# America's great shrinking companies



## readytogo (Apr 6, 2013)

http://money.msn.com/investing/americas-great-shrinking-companies
And this is just the beginning.:gaah:


----------



## invision (Aug 14, 2012)

readytogo said:


> http://money.msn.com/investing/americas-great-shrinking-companies And this is just the beginning.:gaah:


Yep, and add to that the AHA (Obamacare) has so far cause more than 300 companies to replace full time workers with part timers.... Welcome to the new Amerika


----------



## BillS (May 30, 2011)

I think the problem is greatly understated. I think sales are down for the economy as a whole. They continue to drop as people work less hours and have less money to spend. I don't think there's a segment of the economy that's booming and more than 1% of the economy as a whole.


----------



## invision (Aug 14, 2012)

BillS your absolutely right. However, here is what most don't understand - business are reporting positive net every quarter - sometimes sales are up, but typically I believe they are the same if not slightly lower than previous years. So how are they reporting great numbers? Its simple. They (unlike the federal government) have trimmed as much fat from the business as possible - this along with implementing new technologies that also lower cost of good sold - create lower operational costs - thus they are seeing record levels of profit... with the same or slightly lower sales numbers...

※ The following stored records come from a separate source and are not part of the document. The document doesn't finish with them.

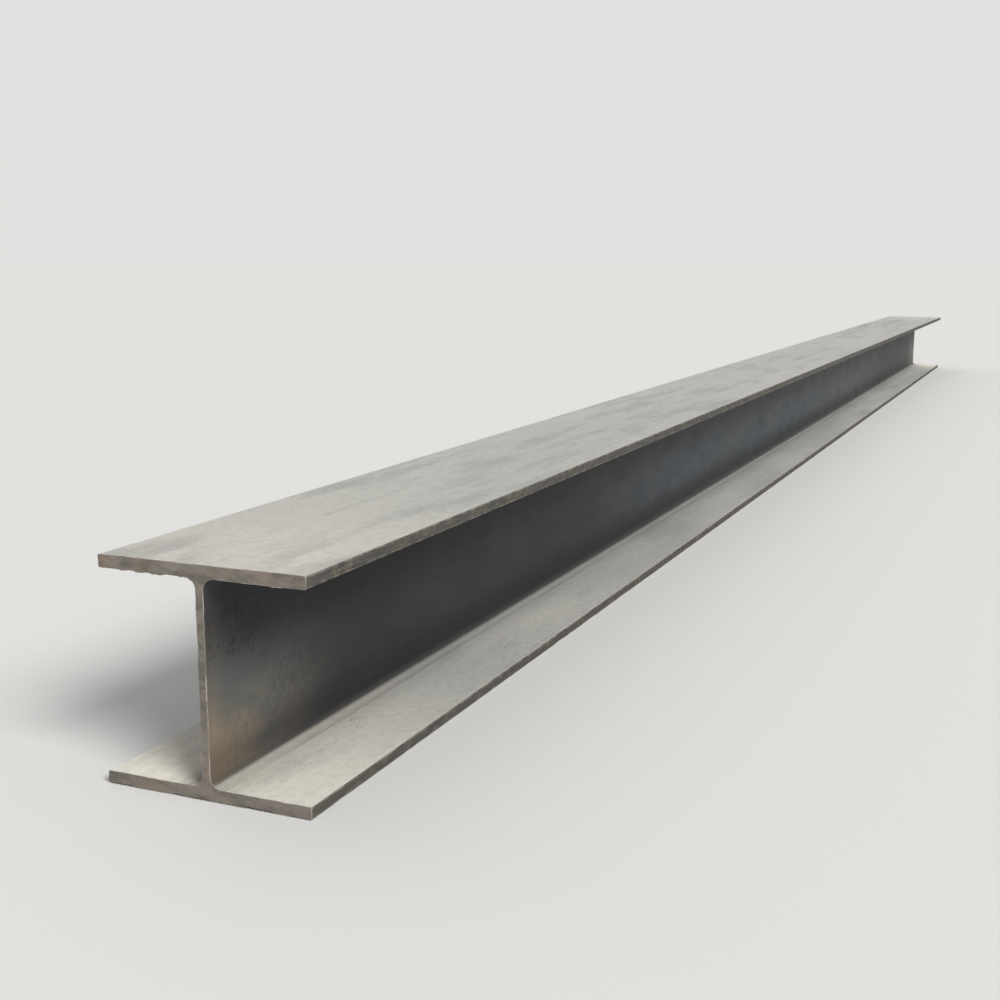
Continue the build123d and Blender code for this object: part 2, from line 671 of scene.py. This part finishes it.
class RolledSteel(Nodes):
    """Blue-grey mill scale with first rust, dust on every face that looks up, worn toe corners, and some
    painted light and shade.
    """

    def __init__(self):
        super().__init__("rolled_steel")
        facing = self.add("ShaderNodeNewGeometry").outputs["Normal"]
        sideways, _, self.up = self.add("ShaderNodeSeparateXYZ", {0: facing}).outputs
        self.on_web = self.size_of(sideways)
        self.above = self.minus(self.z, FLANGE)
        self.from_web = self.minus(self.size_of(self.x), WEB / 2)
        self.from_toe = self.minus(WIDTH / 2, self.size_of(self.x))
        self.from_end = self.minus(LENGTH / 2, self.size_of(self.y))
        self.near_end = self.ramp(self.from_end, *NEAR_END)
        self.patches = self.noise((0.040, 0.100, 0.040), 4.1, detail=5.0, rough=0.6, warp=0.3)
        self.blotches = self.noise((0.010, 0.018, 0.010), 7.7, detail=4.0, rough=0.6)
        self.grain = self.noise((0.0016, 0.0022, 0.0016), 2.9, rough=0.6)
        self.streaks = self.noise((0.0045, 0.42, 0.0045), 5.2, detail=4.0, rough=0.65)
        self.grit = self.noise((0.0048, 0.0054, 0.0085), 37.4, rough=0.65)

    def mill_scale(self):
        """The skin that rolling leaves, blue to grey. Its upright strokes and its grit gather in places."""
        clouds = self.noise((0.16, 0.55, 0.16), 1.3)
        tint = self.noise((0.05, 1.30, 0.05), 9.4)
        drips = self.noise((0.006, 0.006, 0.160), 6.6, rough=0.6)
        strokes = self.noise((0.0024, 0.0024, 0.022), 30.2, rough=0.6)
        flecks = self.noise((0.0026, 0.0034, 0.0026), 11.8, detail=2.0)
        stroked = self.ramp(self.noise((0.07, 0.10, 0.07), 33.5), 0.44, 0.66)
        gritty = self.times(stroked, self.scaled(self.near_end, 0.65, 0.35))

        colour = self.mix(self.ramp(clouds, 0.38, 0.62), SCALE_BLUE, SCALE_GREY)
        colour = self.stain(colour, SCALE_LILAC, tint, (0.48, 0.68), 0.45)
        colour = self.stain(colour, SCALE_DARK_AND_SHADE, self.patches, (0.46, 0.76), 0.28)
        colour = self.stain(colour, SCALE_DARK_AND_SHADE, self.streaks, (0.50, 0.75), 0.20)
        colour = self.stain(colour, SCALE_DARK_AND_SHADE, drips, (0.52, 0.72), 0.14)
        stroke_share = self.scaled(self.near_end, 0.06, 0.22)
        colour = self.stain(colour, SCALE_DARK_AND_SHADE, strokes, (0.50, 0.70), stroked, stroke_share)
        colour = self.stain(colour, DUST_GREY, strokes, (0.46, 0.32), stroked, 0.10)
        colour = self.stain(colour, SCALE_DARK_AND_SHADE, self.grain, (0.58, 0.40), 0.30)
        colour = self.stain(colour, DUST_GREY, flecks, (0.65, 0.77), 0.16)
        colour = self.stain(colour, SCALE_DARK_AND_SHADE, self.grit, (0.50, 0.34), self.scaled(gritty, 0.26, 0.10))
        return self.stain(colour, DUST_GREY, self.grit, (0.56, 0.70), self.scaled(gritty, 0.11, 0.02))

    def web_marks(self, colour):
        """The scale with what time and handling have added to it, and painted shade, most of it on the web.
        """
        # Near each end the web has a pale bloom, a soft brown patch below it and a brown band at the cut.
        rising = self.ramp(self.from_end, *BY_CUT)
        by_cut = self.times(rising, rising)
        bloom = self.times(self.on_web, by_cut, self.ramp(self.above, *BLOOM_HEIGHTS))
        colour = self.mix(self.times(bloom, 0.28), colour, SCALE_PALE)
        soft = self.ramp(self.noise((0.09, 0.14, 0.07), 3.4, detail=4.0, rough=0.6), 0.36, 0.54)
        scuffed = self.scaled(self.ramp(self.grit, 0.38, 0.60), 0.26, 0.74)
        low_web = self.times(self.on_web, self.ramp(self.above, *BROWN_HEIGHTS))
        patch = self.times(self.scaled(soft, 0.55, 0.45), scuffed, by_cut, low_web)
        band = self.ramp(self.from_end, *CUT_BAND)
        brown = self.plus(self.times(patch, 0.95), self.times(band, 0.30), self.times(soft, 0.06))
        colour = self.mix(brown, colour, SCALE_BROWN)

        # Darker for a metre or so behind the pale stretch at each end, partly darker scale and partly
        # painted shade.
        starts = self.ramp(self.from_end, *DARK_STRETCH_STARTS)
        fades = self.ramp(self.from_end, *DARK_STRETCH_FADES)
        colour = self.mix(self.times(starts, fades, 0.72), colour, SCALE_DARK_AND_SHADE)

        # A dark band over the lower root is partly dirt and partly painted shade. The web is blackest under
        # the upper flange, where the darkening is painted shade, and painted shade also darkens the scale
        # on faces that tilt up, which shows on the root's slope.
        at_root = self.times(self.ramp(self.above, *ROOT_DIRT_AND_SHADE_HEIGHTS), self.scaled(by_cut, -0.45, 1.0))
        shade_under_flange = self.ramp(self.above, *UPPER_SHADE_HEIGHTS)
        dirt_and_shade = self.times(self.maths("MAXIMUM", at_root, shade_under_flange), 0.76)
        tilted_shade = self.times(self.ramp(self.up, 0.05, 0.60), 0.30)
        colour = self.mix(self.plus(dirt_and_shade, tilted_shade), colour, SCALE_DARK_AND_SHADE)

        # Black flecks gather high on the web near each end.
        soot = self.noise((0.004, 0.008, 0.006), 41.7, rough=0.6)
        gathered = self.ramp(self.noise((0.05, 0.07, 0.04), 45.1, detail=2.0), 0.40, 0.58)
        high_web = self.times(self.on_web, self.ramp(self.above, *SOOT_HEIGHTS))
        return self.stain(colour, SCALE_BLACK, soot, (0.52, 0.64), gathered, self.near_end, high_web, 0.60)

    def dust_colour(self):
        """Pale dust, with what dirt has left in it, and painted light and shade."""
        clouds = self.noise((0.20, 0.70, 0.20), 16.2)
        smudges = self.noise((0.050, 0.290, 0.050), 12.4, detail=4.0, rough=0.55)
        mottle = self.noise((0.009, 0.017, 0.009), 14.6, detail=4.0, rough=0.6)
        dots = self.noise((0.0042, 0.0070, 0.0042), 51.6, rough=0.6)
        upper = self.maths("GREATER_THAN", self.z, DEPTH / 2)
        lower = self.minus(1.0, upper)

        # It is palest near the ends, and greyer on the upper flange than on the lower one. The paleness
        # near the ends and on the lower flange is partly real dust and partly painted light.
        by_end = self.times(self.near_end, self.near_end, self.near_end, 0.80)
        pale = self.plus(by_end, self.times(self.ramp(clouds, 0.36, 0.64), 0.20))
        colour = self.mix(pale, DUST_GREY, self.mix(upper, DUST_AND_PAINTED_LIGHT, DUST_WORN))
        colour = self.stain(colour, DUST_THIN, smudges, (0.48, 0.70), self.scaled(upper, 0.12, 0.34))
        colour = self.stain(colour, GRIME_AND_SHADE, mottle, (0.44, 0.68), 0.12)
        colour = self.stain(colour, GRIME_AND_SHADE, dots, (0.56, 0.72), self.ramp(smudges, 0.40, 0.62), 0.24)
        colour = self.stain(colour, GRIME_AND_SHADE, self.streaks, (0.48, 0.72), 0.05)
        colour = self.stain(colour, GRIME_AND_SHADE, self.grain, (0.56, 0.74), 0.16)
        colour = self.stain(colour, SCALE_BROWN, self.blotches, (0.58, 0.78), 0.10)

        # Short pale scuffs run across the flanges in places.
        scuffs = self.noise((0.034, 0.0014, 0.034), 71.9, detail=2.0)
        scuffed = self.ramp(self.noise((0.06, 0.10, 0.06), 73.4, detail=2.0), 0.50, 0.62)
        colour = self.stain(colour, DUST_AND_PAINTED_LIGHT, scuffs, (0.58, 0.72), scuffed, 0.40)

        # Beside the lower root it is greyer, partly dirt and partly painted shade, most of all at its foot,
        # where a broken dirty line runs.
        wide = self.times(self.ramp(self.from_web, *GREY_DUST_AND_SHADE), 0.30)
        narrow = self.times(self.ramp(self.from_web, *FOOT_DUST_AND_SHADE), 0.24)
        colour = self.mix(self.times(self.plus(wide, narrow), lower), colour, GRIME_AND_SHADE)
        line = self.ramp(self.size_of(self.minus(self.from_web, ROOT_LINE_PLACE)), *ROOT_LINE)
        return self.stain(colour, GRIME_AND_SHADE, self.streaks, (0.36, 0.56), line, lower, 0.40)

    def dust_marks(self):
        """A share from 0 to 1 for the short scuffs and long scratches that leave less dust."""
        clusters = self.ramp(self.noise((0.05, 0.16, 0.05), 19.5, detail=2.0), 0.60, 0.70)
        dashes = self.ramp(self.noise((0.0030, 0.0110, 0.0030), 21.3, detail=2.0), 0.60, 0.74)
        scratches = self.ramp(self.noise((0.0011, 0.26, 0.0011), 24.8, detail=1.0), 0.70, 0.78)
        both = self.plus(self.times(clusters, dashes), self.times(scratches, 0.30))
        return self.maths("MINIMUM", both, 1.0)

    def build(self):
        colour = self.web_marks(self.mill_scale())
        rust = self.times(self.ramp(self.blotches, 0.60, 0.76), self.scaled(self.near_end, 0.26, 0.06))
        colour = self.mix(rust, colour, RUST)

        # The toes are rougher and browner than the wide faces.
        toe = self.ramp(self.from_toe, *TOE_BAND)
        ridges = self.noise((0.0010, 0.060, 0.0010), 27.1, rough=0.6)
        toe_colour = self.stain(TOE_STEEL, SCALE_DARK_AND_SHADE, ridges, (0.56, 0.38), 0.55)
        toe_colour = self.stain(toe_colour, SCALE_BROWN, self.blotches, (0.52, 0.70), 0.45)
        colour = self.mix(self.times(toe, 0.90), colour, toe_colour)

        # Dust lies on faces that look up, less of it on the marks, and as a thin film on the root's slope.
        marks = self.dust_marks()
        lies = self.times(self.ramp(self.up, 0.60, 0.97), self.scaled(marks, -0.55, 1.0))
        film = self.times(self.ramp(self.up, 0.20, 0.80), 0.10)
        dust = self.maths("MAXIMUM", lies, film)
        colour = self.mix(dust, colour, self.dust_colour())

        # Toe corners and the torn rims show brighter steel in places, and the rims carry painted
        # highlights.
        wear = self.ramp(self.weight("edge_wear"), 0.35, 0.95)
        colour = self.stain(colour, BARE, self.blotches, (0.36, 0.60), wear, 0.34)
        colour = self.rim_and_highlight(colour, self.weight("saw_rim"), 0.55)

        roughness = self.scaled(self.patches, 0.14, SCALE_ROUGHNESS)
        roughness = self.plus(roughness, self.times(rust, 0.30), self.times(toe, 0.16))
        self.shader.inputs["Specular IOR Level"].default_value = SCALE_SPECULAR
        self.bump((self.grain, 0.00005), (self.blotches, 0.00005), (self.patches, 0.00016),
                  (marks, -0.00006), (self.streaks, 0.00004), (self.times(toe, ridges), 0.00018))
        return self.finish(colour, self.blend(dust, roughness, DUST_ROUGHNESS))


def sawn_steel():
    """The cold-sawn end: fine saw lines over warm grey steel that has begun to tarnish."""
    nodes = Nodes("sawn_steel")
    climb = nodes.plus(nodes.times(nodes.x, SAW_SLANT), nodes.z)
    inputs = {0: nodes.times(nodes.x, SAW_LINE_BREAKS), 2: nodes.times(climb, SAW_LINES)}
    lines = nodes.noise_at(nodes.add("ShaderNodeCombineXYZ", inputs).outputs[0], detail=2.0)
    patches = nodes.noise((0.026, 0.020, 0.012), 3.3, detail=4.0, rough=0.6)
    specks = nodes.noise((0.0030, 0.0030, 0.0030), 8.1, rough=0.6)
    tarnish = nodes.noise((0.045, 0.045, 0.060), 15.8, rough=0.55)

    colour = nodes.mix(nodes.ramp(patches, 0.34, 0.68), SAWN, SAWN_DARK)
    colour = nodes.stain(colour, RUST_PALE, tarnish, (0.50, 0.68), nodes.ramp(specks, 0.30, 0.60), 0.50)
    colour = nodes.stain(colour, SAWN_BRIGHT, lines, (0.48, 0.68), 0.30)
    colour = nodes.stain(colour, RUST, specks, (0.56, 0.74), 0.35)
    colour = nodes.stain(colour, SAWN_DARK, specks, (0.42, 0.30), 0.40)
    # Its rims show brighter steel with painted highlights.
    colour = nodes.rim_and_highlight(colour, nodes.ramp(nodes.weight("edge_wear"), 0.25, 1.0), 0.50)

    nodes.shader.inputs["Metallic"].default_value = SAWN_METALLIC
    nodes.bump((lines, 0.00012), (specks, 0.00008), (patches, 0.00010))
    return nodes.finish(colour, nodes.scaled(patches, 0.20, SAWN_ROUGHNESS))


def floor_paint():
    """Plain pale paint with no shine."""
    material = bpy.data.materials.new("floor")
    material.use_nodes = True
    shader = material.node_tree.nodes["Principled BSDF"]
    shader.inputs["Base Color"].default_value = FLOOR
    shader.inputs["Roughness"].default_value = FLOOR_ROUGHNESS
    shader.inputs["Specular IOR Level"].default_value = 0.0
    return material


def build_floor():
    """A wide floor just under the beam."""
    mesh = bpy.data.meshes.new("floor")
    half = FLOOR_HALF
    corners = [(-half, -half, 0), (half, -half, 0), (half, half, 0), (-half, half, 0)]
    mesh.from_pydata(corners, [], [(0, 1, 2, 3)])
    mesh.materials.append(floor_paint())
    floor = bpy.data.objects.new("floor", mesh)
    floor.location.z = low.z - FLOOR_GAP
    bpy.context.scene.collection.objects.link(floor)


def build_world():
    """Even light from all round. The camera, glossy and transmission rays see the pale backdrop instead."""
    world = bpy.data.worlds.new("studio")
    bpy.context.scene.world = world
    world.use_nodes = True
    tree = world.node_tree
    tree.nodes.clear()
    rays = tree.nodes.new("ShaderNodeLightPath")
    seen = rays.outputs["Is Camera Ray"]
    for ray in ("Is Glossy Ray", "Is Transmission Ray"):
        either = tree.nodes.new("ShaderNodeMath")
        either.operation = "MAXIMUM"
        tree.links.new(seen, either.inputs[0])
        tree.links.new(rays.outputs[ray], either.inputs[1])
        seen = either.outputs[0]
    choose = tree.nodes.new("ShaderNodeMixShader")
    tree.links.new(seen, choose.inputs[0])
    for socket, colour, strength in ((1, SKY, WORLD_STRENGTH), (2, BACKDROP, 1.0)):
        background = tree.nodes.new("ShaderNodeBackground")
        background.inputs["Color"].default_value = colour
        background.inputs["Strength"].default_value = strength
        tree.links.new(background.outputs[0], choose.inputs[socket])
    output = tree.nodes.new("ShaderNodeOutputWorld")
    tree.links.new(choose.outputs[0], output.inputs["Surface"])


def add_sun(name, towards, spread, strength):
    """A broad distant lamp, so that the light is even along the whole beam."""
    data = bpy.data.lights.new(name, "SUN")
    data.angle = math.radians(spread)
    data.energy = strength
    lamp = bpy.data.objects.new(name, data)
    lamp.rotation_mode = "QUATERNION"
    lamp.rotation_quaternion = Vector(towards).to_track_quat("Z", "Y")
    bpy.context.scene.collection.objects.link(lamp)


def build_camera():
    """The camera, turned so that the whole beam is in its frame."""
    data = bpy.data.cameras.new("camera")
    data.lens = LENS_MM
    data.sensor_width = SENSOR_MM
    camera = bpy.data.objects.new("camera", data)
    camera.location = (CAMERA_RIGHT, low.y - CAMERA_BEFORE, CAMERA_HEIGHT)
    camera.rotation_euler = (math.radians(90 + CAMERA_PITCH), 0, math.radians(CAMERA_YAW))
    bpy.context.scene.collection.objects.link(camera)
    bpy.context.scene.camera = camera


bpy.context.scene.view_settings.view_transform = "Standard"
beam = build_beam([RolledSteel().build(), sawn_steel()])
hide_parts("h_beam")
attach(beam, "root")
build_floor()
build_world()
for name, lamp in LAMPS.items():
    add_sun(name, *lamp)
build_camera()
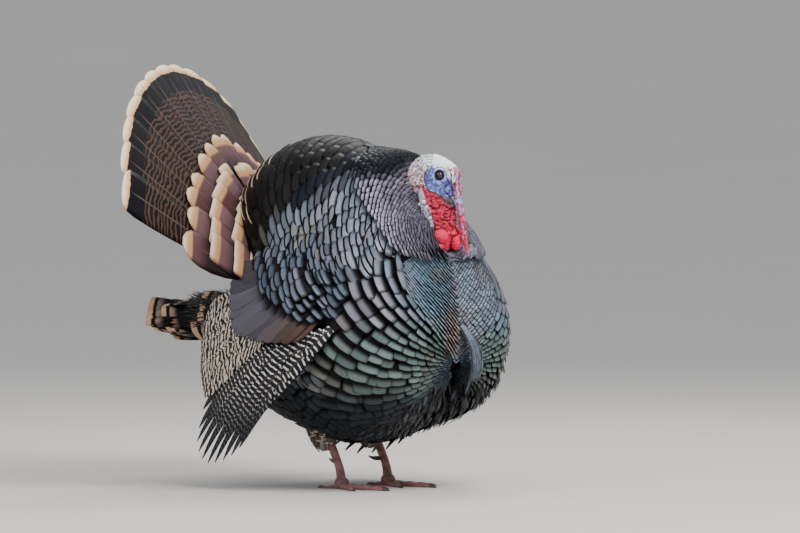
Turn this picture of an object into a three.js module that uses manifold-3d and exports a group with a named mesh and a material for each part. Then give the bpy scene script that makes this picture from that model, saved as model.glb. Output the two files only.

Long run pain though is that with more and more workers being shifted to a part time job - the middle class isn't growing - it is disappearing - therefore, everyday common purchase items could remain the same, but the other more "luxury" items - new dishwasher, fridge, cars, etc will slowly dwindle - or the personal debt bubble will start increasing again - I think that the wise person, seeing less income at home is not buying things that aren't essential, but you still have the fiscally clueless charging away on their credit cards - and yes we have seen an increase again - http://www.reuters.com/article/2012/09/20/us-usa-economy-households-idUSBRE88J0X520120920

Note the Keynesian view point in the article by the "advisers" - more debt is good!!! BLAH


----------